- Exercise details:
Print verbatim the opening line of the material and every subsequent line through the one containing "hangs head up, with".

- Given data:
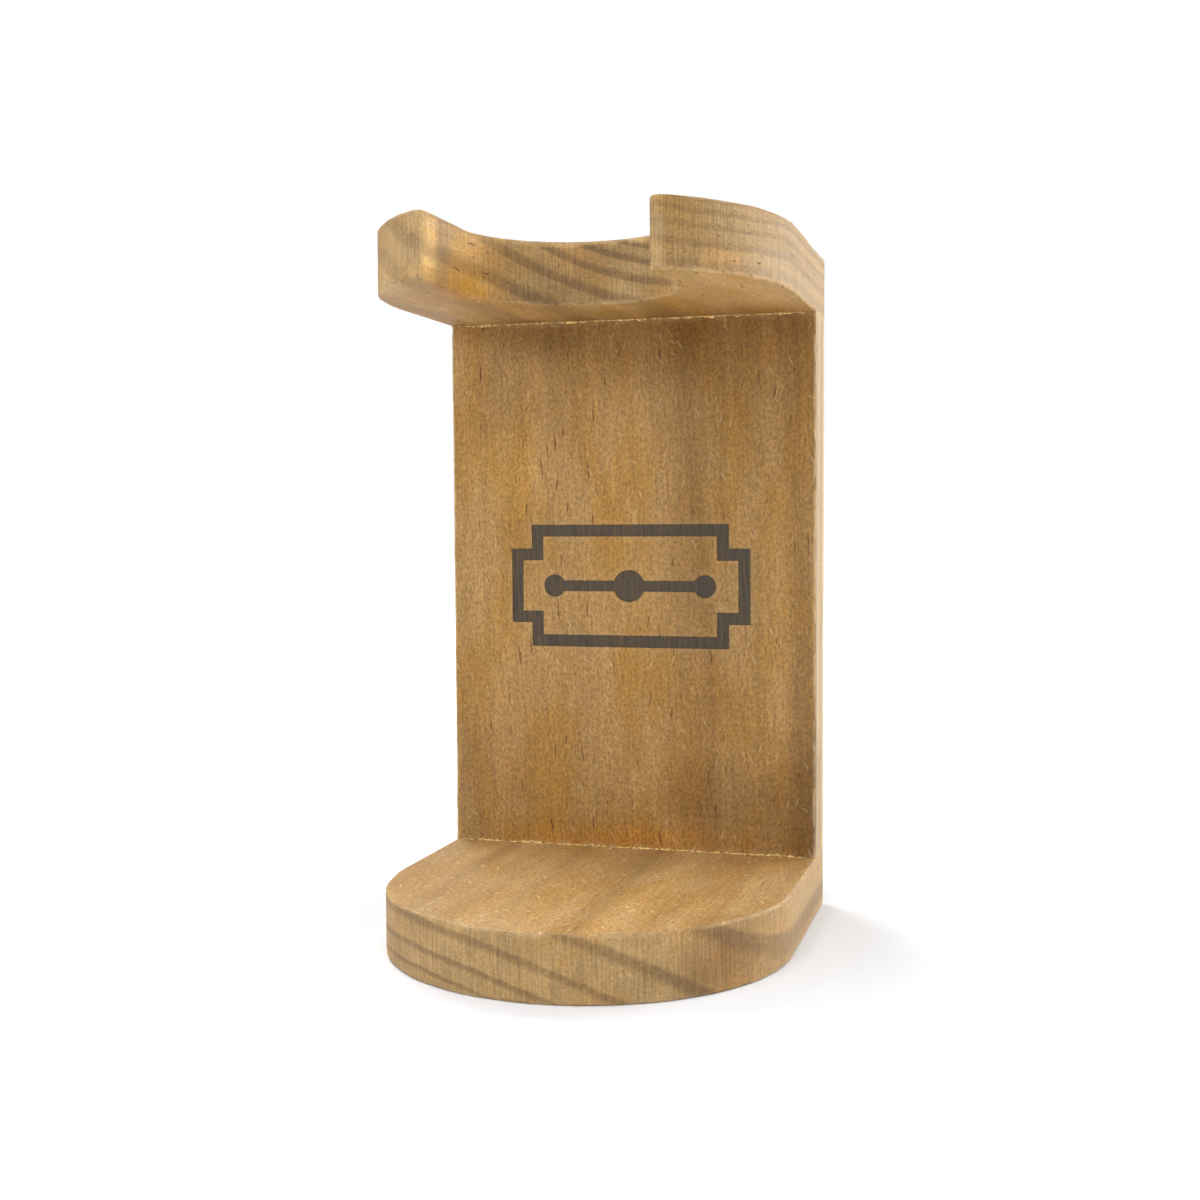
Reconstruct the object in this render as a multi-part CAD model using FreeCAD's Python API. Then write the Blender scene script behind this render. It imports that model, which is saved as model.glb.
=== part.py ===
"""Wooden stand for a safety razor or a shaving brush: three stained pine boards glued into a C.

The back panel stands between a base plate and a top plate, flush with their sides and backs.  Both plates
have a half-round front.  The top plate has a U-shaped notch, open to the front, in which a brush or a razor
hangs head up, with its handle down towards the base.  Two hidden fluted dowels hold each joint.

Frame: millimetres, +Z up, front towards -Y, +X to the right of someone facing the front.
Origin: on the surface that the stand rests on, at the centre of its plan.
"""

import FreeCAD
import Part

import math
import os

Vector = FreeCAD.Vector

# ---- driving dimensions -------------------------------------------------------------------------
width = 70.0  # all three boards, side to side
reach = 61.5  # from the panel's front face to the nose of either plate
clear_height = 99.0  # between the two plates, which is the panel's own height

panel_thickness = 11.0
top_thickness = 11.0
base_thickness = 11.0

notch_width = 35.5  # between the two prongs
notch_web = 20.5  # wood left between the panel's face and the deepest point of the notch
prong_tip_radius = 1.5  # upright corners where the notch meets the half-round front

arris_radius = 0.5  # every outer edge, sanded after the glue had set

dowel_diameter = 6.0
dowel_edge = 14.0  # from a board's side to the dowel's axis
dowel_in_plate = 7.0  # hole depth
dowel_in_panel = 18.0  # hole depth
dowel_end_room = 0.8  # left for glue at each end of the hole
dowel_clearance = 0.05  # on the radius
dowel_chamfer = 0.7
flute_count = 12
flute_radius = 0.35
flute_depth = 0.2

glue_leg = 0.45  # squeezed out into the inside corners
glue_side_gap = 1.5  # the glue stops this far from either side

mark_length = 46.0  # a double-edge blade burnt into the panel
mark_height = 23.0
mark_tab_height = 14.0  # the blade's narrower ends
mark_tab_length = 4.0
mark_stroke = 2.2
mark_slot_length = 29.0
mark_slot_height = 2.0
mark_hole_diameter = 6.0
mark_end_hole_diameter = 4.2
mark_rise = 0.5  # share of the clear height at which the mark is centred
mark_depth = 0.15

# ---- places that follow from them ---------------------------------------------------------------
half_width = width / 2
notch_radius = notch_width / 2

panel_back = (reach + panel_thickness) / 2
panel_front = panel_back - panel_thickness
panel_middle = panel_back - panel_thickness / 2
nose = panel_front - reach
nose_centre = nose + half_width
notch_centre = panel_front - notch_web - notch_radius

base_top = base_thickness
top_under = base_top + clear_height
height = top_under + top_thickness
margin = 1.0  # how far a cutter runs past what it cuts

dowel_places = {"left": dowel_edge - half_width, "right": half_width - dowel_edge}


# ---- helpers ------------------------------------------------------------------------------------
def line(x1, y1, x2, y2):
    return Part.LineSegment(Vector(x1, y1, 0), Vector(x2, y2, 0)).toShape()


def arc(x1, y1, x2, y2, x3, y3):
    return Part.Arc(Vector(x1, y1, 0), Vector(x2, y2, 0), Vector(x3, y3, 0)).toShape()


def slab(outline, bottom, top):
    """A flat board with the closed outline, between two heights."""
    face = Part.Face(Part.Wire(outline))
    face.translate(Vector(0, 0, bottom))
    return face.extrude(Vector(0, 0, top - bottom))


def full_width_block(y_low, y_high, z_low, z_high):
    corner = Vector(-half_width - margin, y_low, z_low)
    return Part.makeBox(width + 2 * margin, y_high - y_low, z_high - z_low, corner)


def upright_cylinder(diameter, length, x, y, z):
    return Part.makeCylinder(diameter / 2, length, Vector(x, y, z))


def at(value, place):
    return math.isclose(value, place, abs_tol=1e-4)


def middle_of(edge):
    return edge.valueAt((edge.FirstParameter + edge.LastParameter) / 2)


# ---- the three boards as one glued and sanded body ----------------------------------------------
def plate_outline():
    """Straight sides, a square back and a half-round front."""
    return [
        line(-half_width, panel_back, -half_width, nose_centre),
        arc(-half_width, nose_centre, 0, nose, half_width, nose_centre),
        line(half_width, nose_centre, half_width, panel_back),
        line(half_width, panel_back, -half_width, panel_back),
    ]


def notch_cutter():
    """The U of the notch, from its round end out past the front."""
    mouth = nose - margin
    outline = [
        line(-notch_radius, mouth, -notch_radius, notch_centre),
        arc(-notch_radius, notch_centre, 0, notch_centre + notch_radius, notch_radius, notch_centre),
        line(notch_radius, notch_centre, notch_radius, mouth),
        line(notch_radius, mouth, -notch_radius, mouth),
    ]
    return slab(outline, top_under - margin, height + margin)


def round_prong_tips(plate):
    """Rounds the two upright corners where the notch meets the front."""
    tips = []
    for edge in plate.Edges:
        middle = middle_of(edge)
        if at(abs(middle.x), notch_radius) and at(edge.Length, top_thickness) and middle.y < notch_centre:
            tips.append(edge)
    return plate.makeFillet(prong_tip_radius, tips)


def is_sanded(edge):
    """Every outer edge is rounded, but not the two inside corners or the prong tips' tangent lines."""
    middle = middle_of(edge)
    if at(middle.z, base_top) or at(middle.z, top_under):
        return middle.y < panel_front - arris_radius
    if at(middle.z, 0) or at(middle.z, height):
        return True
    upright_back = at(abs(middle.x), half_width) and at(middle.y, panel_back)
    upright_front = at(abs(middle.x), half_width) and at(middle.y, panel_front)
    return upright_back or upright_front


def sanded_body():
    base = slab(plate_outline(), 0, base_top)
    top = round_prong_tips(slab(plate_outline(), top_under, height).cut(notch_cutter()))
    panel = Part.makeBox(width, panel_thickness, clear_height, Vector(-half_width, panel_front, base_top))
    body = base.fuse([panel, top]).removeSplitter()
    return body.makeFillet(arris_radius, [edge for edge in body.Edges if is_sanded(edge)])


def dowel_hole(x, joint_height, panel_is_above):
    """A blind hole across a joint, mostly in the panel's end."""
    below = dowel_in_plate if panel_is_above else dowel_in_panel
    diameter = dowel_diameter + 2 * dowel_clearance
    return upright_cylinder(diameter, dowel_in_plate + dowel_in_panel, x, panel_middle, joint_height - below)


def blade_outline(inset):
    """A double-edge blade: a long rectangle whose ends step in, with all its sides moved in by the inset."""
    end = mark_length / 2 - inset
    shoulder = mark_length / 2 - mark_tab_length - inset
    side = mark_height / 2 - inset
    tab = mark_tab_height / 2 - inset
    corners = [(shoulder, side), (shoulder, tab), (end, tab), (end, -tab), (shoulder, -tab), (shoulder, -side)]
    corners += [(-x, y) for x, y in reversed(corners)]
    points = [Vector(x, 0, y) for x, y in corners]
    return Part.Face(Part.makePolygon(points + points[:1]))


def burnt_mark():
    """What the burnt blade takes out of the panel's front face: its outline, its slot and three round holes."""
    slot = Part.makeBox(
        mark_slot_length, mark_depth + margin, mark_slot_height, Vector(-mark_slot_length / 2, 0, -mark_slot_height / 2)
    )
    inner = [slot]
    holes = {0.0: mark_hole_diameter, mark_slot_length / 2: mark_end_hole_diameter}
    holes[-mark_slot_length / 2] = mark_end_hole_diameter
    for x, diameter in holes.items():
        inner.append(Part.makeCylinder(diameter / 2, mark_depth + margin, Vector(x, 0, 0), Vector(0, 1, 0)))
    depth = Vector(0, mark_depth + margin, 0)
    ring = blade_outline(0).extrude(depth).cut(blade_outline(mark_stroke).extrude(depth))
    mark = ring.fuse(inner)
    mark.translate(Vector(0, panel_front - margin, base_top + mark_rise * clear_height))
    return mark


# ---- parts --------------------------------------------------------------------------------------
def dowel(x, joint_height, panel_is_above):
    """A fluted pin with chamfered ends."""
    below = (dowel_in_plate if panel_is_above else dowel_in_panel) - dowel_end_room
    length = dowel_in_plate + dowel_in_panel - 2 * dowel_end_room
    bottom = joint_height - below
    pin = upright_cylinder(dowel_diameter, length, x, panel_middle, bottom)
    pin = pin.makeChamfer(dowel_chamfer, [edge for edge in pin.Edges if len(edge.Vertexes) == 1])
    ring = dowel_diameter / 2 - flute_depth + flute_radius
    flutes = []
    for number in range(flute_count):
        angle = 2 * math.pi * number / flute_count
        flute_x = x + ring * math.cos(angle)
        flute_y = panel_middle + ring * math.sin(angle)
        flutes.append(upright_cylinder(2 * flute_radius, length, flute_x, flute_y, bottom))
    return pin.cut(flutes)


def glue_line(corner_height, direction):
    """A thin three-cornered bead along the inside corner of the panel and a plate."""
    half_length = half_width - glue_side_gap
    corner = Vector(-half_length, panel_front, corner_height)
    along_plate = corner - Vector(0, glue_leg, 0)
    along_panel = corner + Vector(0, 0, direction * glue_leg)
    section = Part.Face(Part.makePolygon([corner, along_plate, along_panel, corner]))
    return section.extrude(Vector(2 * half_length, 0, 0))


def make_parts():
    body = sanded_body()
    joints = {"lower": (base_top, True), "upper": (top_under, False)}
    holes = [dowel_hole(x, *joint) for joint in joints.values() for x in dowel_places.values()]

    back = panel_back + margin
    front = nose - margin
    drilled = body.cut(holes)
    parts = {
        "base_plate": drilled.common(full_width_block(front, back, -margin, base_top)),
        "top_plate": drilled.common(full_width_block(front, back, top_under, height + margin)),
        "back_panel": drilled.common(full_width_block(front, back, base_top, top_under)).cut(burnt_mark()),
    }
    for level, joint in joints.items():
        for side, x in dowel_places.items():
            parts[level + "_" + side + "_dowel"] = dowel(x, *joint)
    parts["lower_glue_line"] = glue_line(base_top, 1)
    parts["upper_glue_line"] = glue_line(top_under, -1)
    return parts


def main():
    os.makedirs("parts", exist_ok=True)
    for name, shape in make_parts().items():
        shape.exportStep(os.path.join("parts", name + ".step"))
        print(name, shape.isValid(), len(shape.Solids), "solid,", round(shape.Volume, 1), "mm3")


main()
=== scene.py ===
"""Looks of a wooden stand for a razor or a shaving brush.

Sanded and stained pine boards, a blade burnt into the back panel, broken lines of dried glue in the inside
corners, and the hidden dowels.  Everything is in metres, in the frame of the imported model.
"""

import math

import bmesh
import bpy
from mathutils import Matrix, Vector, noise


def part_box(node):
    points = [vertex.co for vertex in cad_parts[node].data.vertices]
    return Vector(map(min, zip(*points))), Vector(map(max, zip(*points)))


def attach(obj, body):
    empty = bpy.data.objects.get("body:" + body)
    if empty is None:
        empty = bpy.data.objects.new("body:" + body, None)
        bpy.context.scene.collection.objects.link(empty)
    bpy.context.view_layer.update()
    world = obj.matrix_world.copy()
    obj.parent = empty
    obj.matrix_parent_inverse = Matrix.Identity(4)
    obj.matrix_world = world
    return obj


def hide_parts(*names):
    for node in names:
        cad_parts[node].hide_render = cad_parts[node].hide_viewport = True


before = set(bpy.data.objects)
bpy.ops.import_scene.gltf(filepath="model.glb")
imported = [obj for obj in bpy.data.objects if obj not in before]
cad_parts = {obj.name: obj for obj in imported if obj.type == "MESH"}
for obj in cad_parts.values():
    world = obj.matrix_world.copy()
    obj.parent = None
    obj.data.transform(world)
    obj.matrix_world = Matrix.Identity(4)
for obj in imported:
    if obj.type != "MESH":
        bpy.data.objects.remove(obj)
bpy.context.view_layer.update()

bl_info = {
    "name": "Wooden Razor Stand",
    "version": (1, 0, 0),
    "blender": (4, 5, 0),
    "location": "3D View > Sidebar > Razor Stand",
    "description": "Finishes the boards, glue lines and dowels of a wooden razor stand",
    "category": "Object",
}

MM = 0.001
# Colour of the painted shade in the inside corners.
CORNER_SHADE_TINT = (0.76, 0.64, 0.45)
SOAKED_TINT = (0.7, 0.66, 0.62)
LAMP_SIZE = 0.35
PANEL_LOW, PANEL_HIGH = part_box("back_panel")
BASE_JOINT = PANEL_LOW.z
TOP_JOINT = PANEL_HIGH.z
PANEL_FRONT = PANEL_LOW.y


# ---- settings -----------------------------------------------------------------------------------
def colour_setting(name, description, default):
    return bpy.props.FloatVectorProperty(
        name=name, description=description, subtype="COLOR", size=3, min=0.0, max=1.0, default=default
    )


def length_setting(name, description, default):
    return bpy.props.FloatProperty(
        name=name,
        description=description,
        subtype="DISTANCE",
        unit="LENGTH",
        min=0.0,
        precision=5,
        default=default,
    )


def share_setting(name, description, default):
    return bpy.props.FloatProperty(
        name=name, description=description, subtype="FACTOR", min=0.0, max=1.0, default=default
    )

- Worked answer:
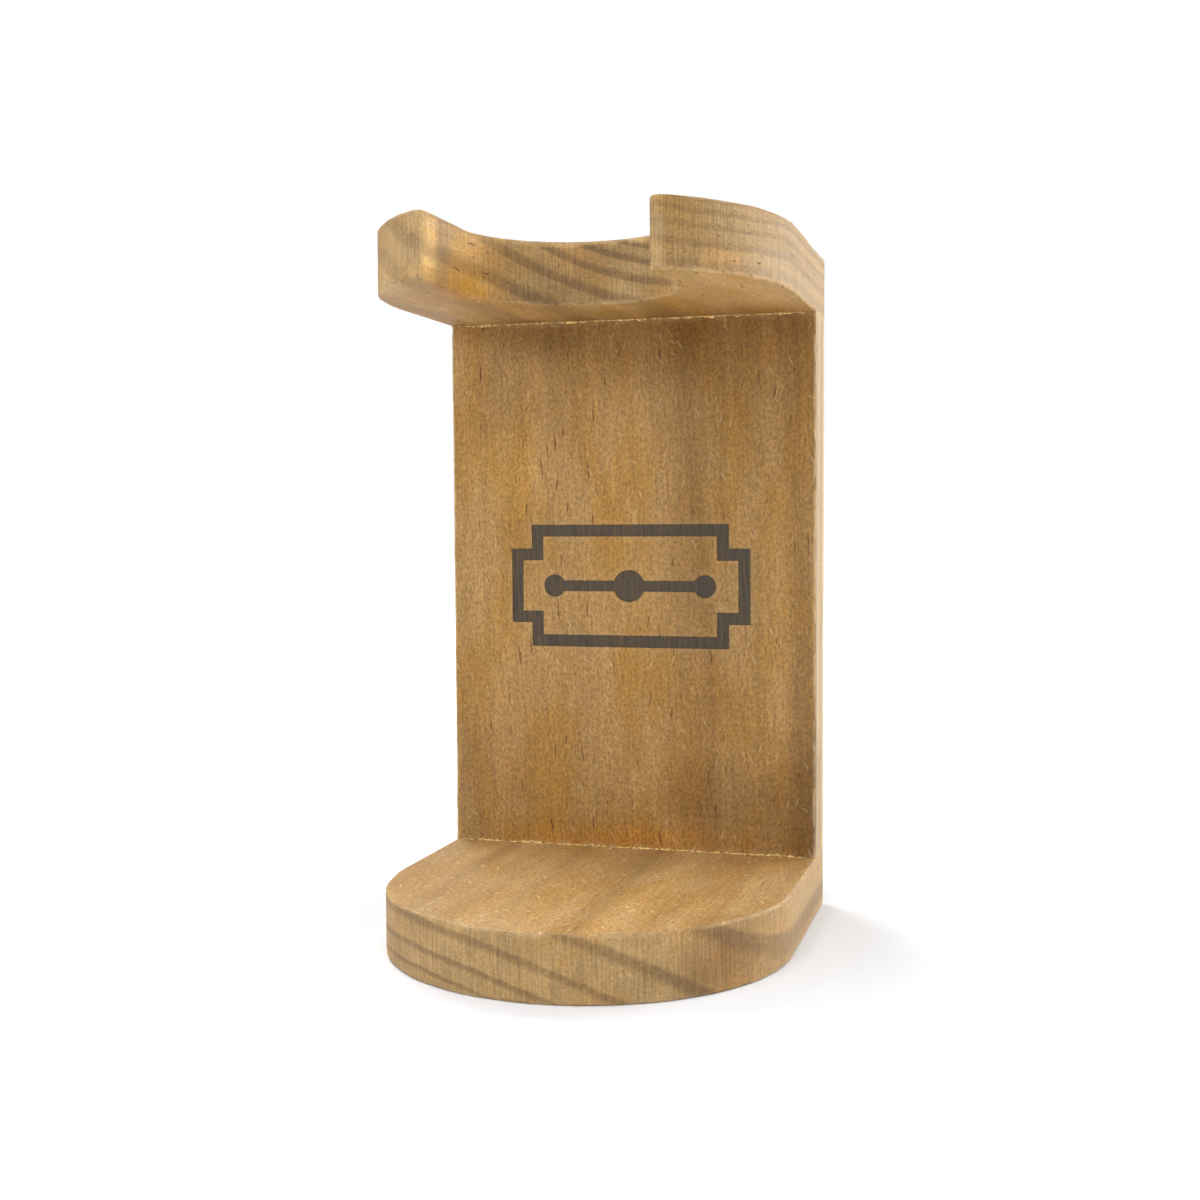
Reconstruct the object in this render as a multi-part CAD model using FreeCAD's Python API. Then write the Blender scene script behind this render. It imports that model, which is saved as model.glb.
=== part.py ===
"""Wooden stand for a safety razor or a shaving brush: three stained pine boards glued into a C.

The back panel stands between a base plate and a top plate, flush with their sides and backs.  Both plates
have a half-round front.  The top plate has a U-shaped notch, open to the front, in which a brush or a razor
hangs head up, with its handle down towards the base.  Two hidden fluted dowels hold each joint.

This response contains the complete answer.